Earmarked Loans and Economic Performance in Brazil  (with Victor Almeida) 

This paper develops a general equilibrium model with sectoral linkages in which firms face borrowing constraints that can be alleviated by government subsidies. We use this model to evaluate how the Brazilian government’s policy to direct subsidized credit to specific sectors, called earmarked loans, impacts output per worker through two channels. The first one is the general equilibrium effect of alleviating the borrowing constraint of a sector, increasing output. The second channel works in the other direction. In order to raise funds to subsidize loans, the government needs to tax labor and hence distorts households’ consumption–labor supply decisions. Whether the first effect dominates the second depends on how relevant the subsidized sector is in the economy’s production network structure.
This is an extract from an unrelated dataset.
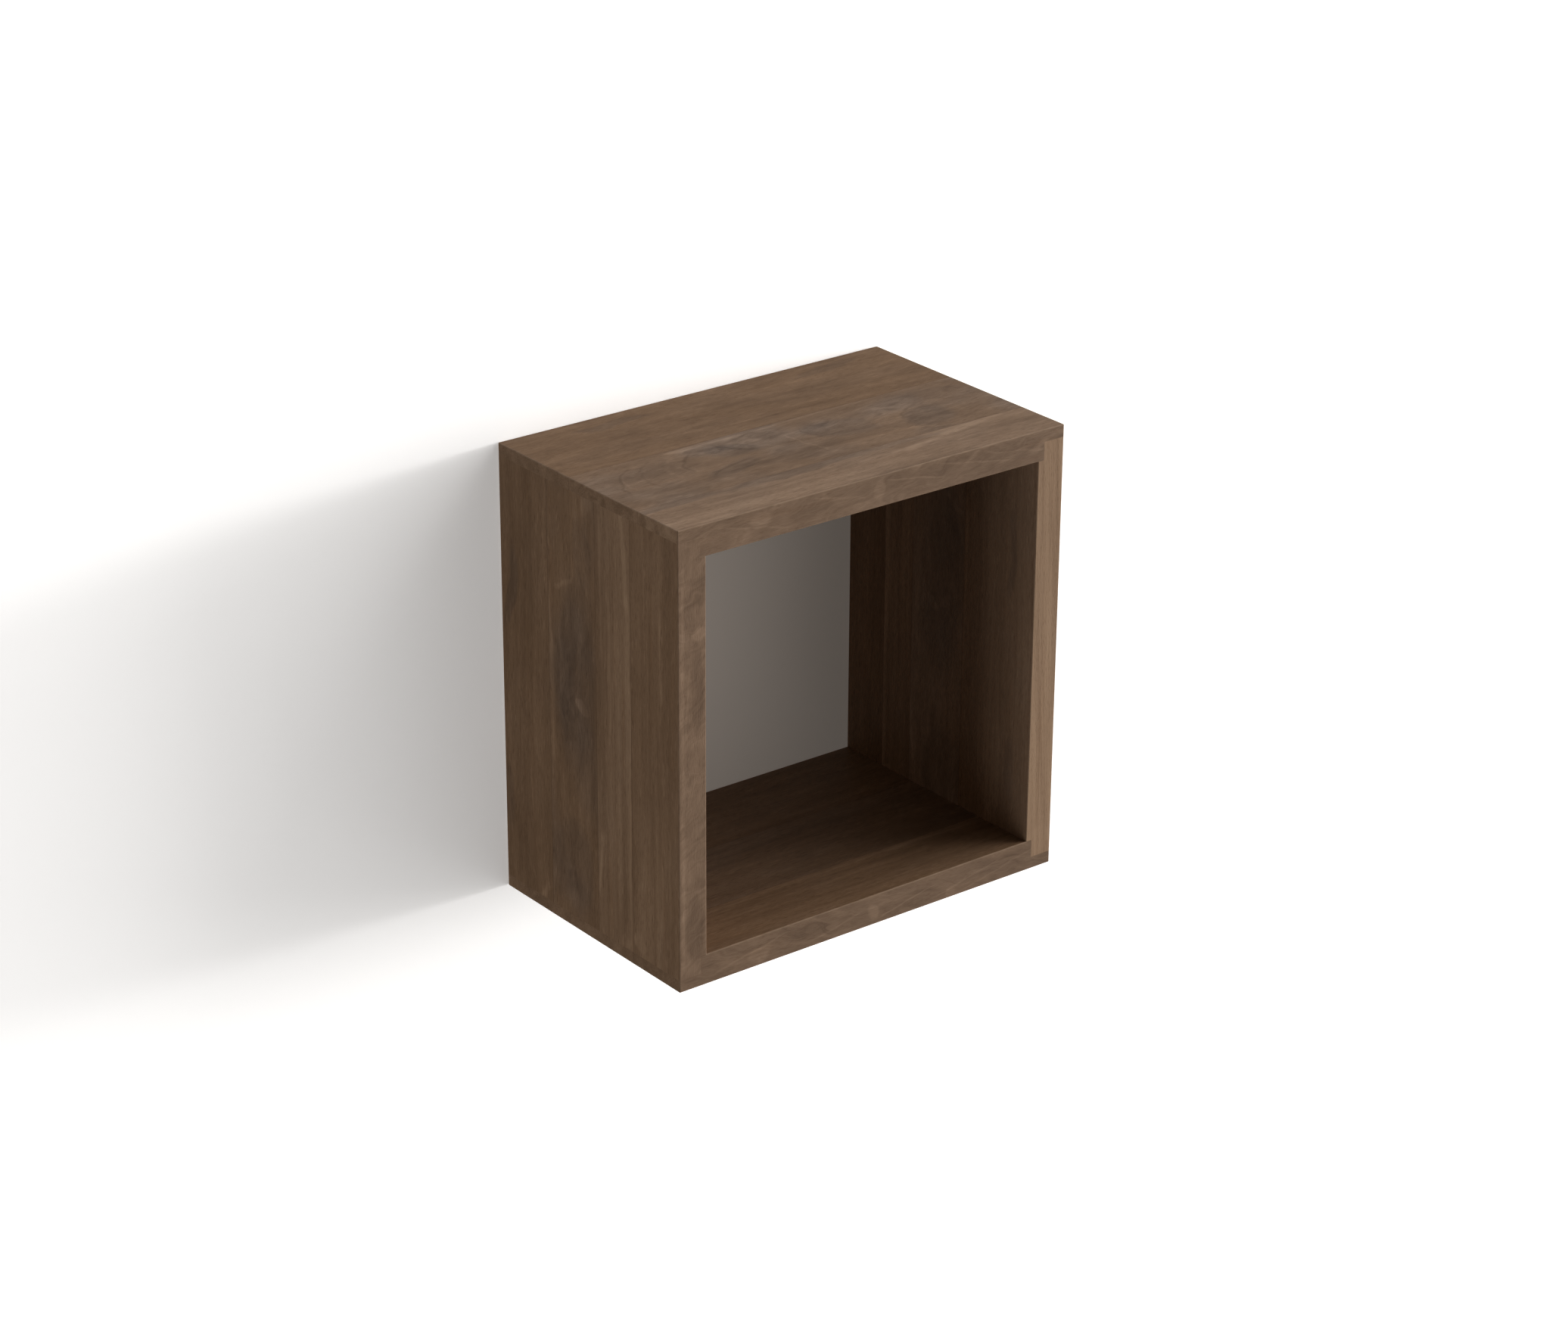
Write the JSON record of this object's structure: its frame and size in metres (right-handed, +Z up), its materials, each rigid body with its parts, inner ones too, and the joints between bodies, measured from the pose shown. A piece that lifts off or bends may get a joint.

We calibrate the model using Brazilian data to study the federal government’s decision to increase subsidies for specific sectors in the credit market, perform optimal policy analysis, and investigate how the economy would have performed had the policy not changed. We find that the behavior of sectoral productivity was more important to explain sluggish performance of the Brazilian economy after the Great Recession than changes in government intervention in the credit markets. In addition, we find that the optimal subsidy policy would require higher sectoral subsidies than the ones observed in the data.